Feitas estas considerações, então por qual motivo o Brasil não privilegia a tributação sobre a renda?
Além do fator de natureza arrecadatória acima mencionado – é mais fácil para as autoridades fiscalizarem o cumprimento de obrigações fiscais na tributação sobre o consumo do que sobre a renda e a propriedade – a preferência pela tributação sobre o consumo está relacionada com o chamado ofuscamento fiscal4.
O contribuinte dificilmente consegue perceber o quanto de sua renda individual ou familiar é consumida por tributos como ICMS ou IPI. Nos países menos desenvolvidos há a tendência de se tributar mais o consumo e menos a renda como forma de se ocultar a arrecadação.

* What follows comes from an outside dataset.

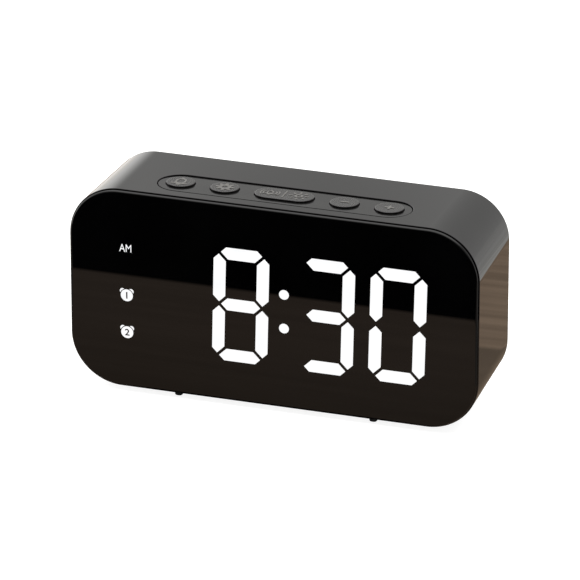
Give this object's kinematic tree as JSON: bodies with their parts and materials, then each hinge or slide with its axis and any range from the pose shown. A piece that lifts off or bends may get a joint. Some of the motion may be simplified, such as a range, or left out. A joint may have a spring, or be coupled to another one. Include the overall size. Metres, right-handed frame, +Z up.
{
  "type": "digital alarm clock",
  "caption": "Bedside alarm clock: a rounded black case with a full-width smoked lens over a seven-segment display, push buttons in a recess on top and small feet.",
  "frame": {"origin": "on the surface the clock stands on, under the middle of its overall box", "axes": "+X to the right as seen from the front, +Y towards the back, +Z up; the display faces -Y"},
  "size_m": [0.16, 0.0452, 0.0821],
  "materials": {
    "case_gloss": "piano-gloss black moulded ABS",
    "lens_smoked": "smoked half-mirror acrylic, polished, opaque when unlit",
    "gasket_foam": "black foam tape",
    "inner_plastic": "moulded black ABS, unpolished",
    "deck_satin": "satin black moulded ABS",
    "button_satin": "soft-satin dark grey-black with paler grey symbols",
    "cover_textured": "fine spark-eroded texture, black",
    "foot_rubber": "matt black rubber",
    "lit_diffuser": "white light diffuser, lit from behind",
    "reflector_white": "white moulded reflector",
    "circuit_board": "green solder mask over glass-fibre board",
    "component_black": "black component moulding",
    "screw_steel": "black-zinc plated steel",
    "nickel_plate": "nickel plated steel",
    "ribbon_cable": "grey insulated ribbon"
  },
  "bodies": {
    "root": {"shell": "case_gloss", "front_lens": "lens_smoked", "lens_gasket": "gasket_foam", "front_frame": "inner_plastic", "button_panel": "deck_satin", "alarm_switch": "nickel_plate", "settings_switch": "nickel_plate", "snooze_switch": "nickel_plate", "minus_switch": "nickel_plate", "plus_switch": "nickel_plate", "key_board": "circuit_board", "rear_cover": "cover_textured", "foot_front_left": "foot_rubber", "foot_front_right": "foot_rubber", "foot_rear_left": "foot_rubber", "foot_rear_right": "foot_rubber", "cover_screw_upper_left": "screw_steel", "display_screw_upper_left": "screw_steel", "cover_screw_upper_right": "screw_steel", "display_screw_upper_right": "screw_steel", "cover_screw_lower_left": "screw_steel", "display_screw_lower_left": "screw_steel", "cover_screw_lower_right": "screw_steel", "display_screw_lower_right": "screw_steel", "key_board_screw_left": "screw_steel", "key_board_screw_right": "screw_steel", "hour_tens_diffuser": "lit_diffuser", "hour_diffuser": "lit_diffuser", "minute_tens_diffuser": "lit_diffuser", "minute_diffuser": "lit_diffuser", "colon_diffuser": "lit_diffuser", "indicator_diffuser": "lit_diffuser", "display_reflector": "reflector_white", "display_board": "circuit_board", "main_board": "circuit_board", "clock_controller": "component_black", "timing_crystal": "nickel_plate", "filter_capacitor": "component_black", "sounder": "component_black", "power_socket": "component_black", "power_socket_pin": "nickel_plate", "cell_holder": "component_black", "coin_cell": "nickel_plate", "cell_clip": "nickel_plate", "display_ribbon": "ribbon_cable", "key_ribbon": "ribbon_cable"},
    "alarm_key": {"alarm_button": "button_satin", "alarm_switch_plunger": "inner_plastic"},
    "settings_key": {"settings_button": "button_satin", "settings_switch_plunger": "inner_plastic"},
    "snooze_key": {"snooze_button": "button_satin", "snooze_switch_plunger": "inner_plastic"},
    "minus_key": {"minus_button": "button_satin", "minus_switch_plunger": "inner_plastic"},
    "plus_key": {"plus_button": "button_satin", "plus_switch_plunger": "inner_plastic"},
    "battery_hatch": {"battery_door": "cover_textured"}
  },
  "joints": [
    {"name": "alarm_press", "type": "slide", "parent": "root", "child": "alarm_key", "axis": [0, -0.0341, -0.9994], "range_m": [0, 0.0006], "stiffness_N_per_m": 2500},
    {"name": "settings_press", "type": "slide", "parent": "root", "child": "settings_key", "axis": [0, -0.0341, -0.9994], "range_m": [0, 0.0006], "stiffness_N_per_m": 2500},
    {"name": "snooze_press", "type": "slide", "parent": "root", "child": "snooze_key", "axis": [0, -0.0341, -0.9994], "range_m": [0, 0.0006], "stiffness_N_per_m": 2500},
    {"name": "minus_press", "type": "slide", "parent": "root", "child": "minus_key", "axis": [0, -0.0341, -0.9994], "range_m": [0, 0.0006], "stiffness_N_per_m": 2500},
    {"name": "plus_press", "type": "slide", "parent": "root", "child": "plus_key", "axis": [0, -0.0341, -0.9994], "range_m": [0, 0.0006], "stiffness_N_per_m": 2500},
    {"name": "battery_door_lift_off", "type": "slide", "parent": "root", "child": "battery_hatch", "axis": [0, 1, 0], "range_m": [0, 0.008]}
  ]
}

Em contrapartida, nas democracias mais desenvolvidas os contribuintes pagam, consciente e voluntariamente, pois sabem que o dinheiro arrecadado será revertido em prol da coletividade, o que viabiliza uma tributação maior sobre a renda5.
No mais, a instituição de política fiscal para baixar o limite de isenção na tributação da renda auferida seria muito mais visível ao cidadão se comparada com a tributação sobre o consumo e isso poderia repercutir de forma negativa em uma sociedade sem consciência fiscal.
Hoje a tributação sobre a renda no Brasil também apresenta distorções e precisaria ser revista para garantir a igualdade tributária, visto que, por apresentar alíquotas muito restritas, tributa na mesma faixa contribuintes com poder aquisitivo distinto.
Para além de discutirmos a tributação da renda auferida ou consumida, porque no final das contas tudo é renda e direta ou indiretamente será tributado, precisamos refletir como fazer isto de maneira a atingir os mais favorecidos de forma a garantir a real justiça distributiva.
Na linha do exposto por Lucilene, o sistema tributário brasileiro além de complexo e desigual onera demais a produção e os setores de infraestrutura de base, essenciais para as camadas mais baixas da população. É fundamental a construção de políticas públicas prioritárias para, a partir daí, se desenhar o sistema tributário brasileiro. A tributação deve estar à serviço das políticas, e não o contrário.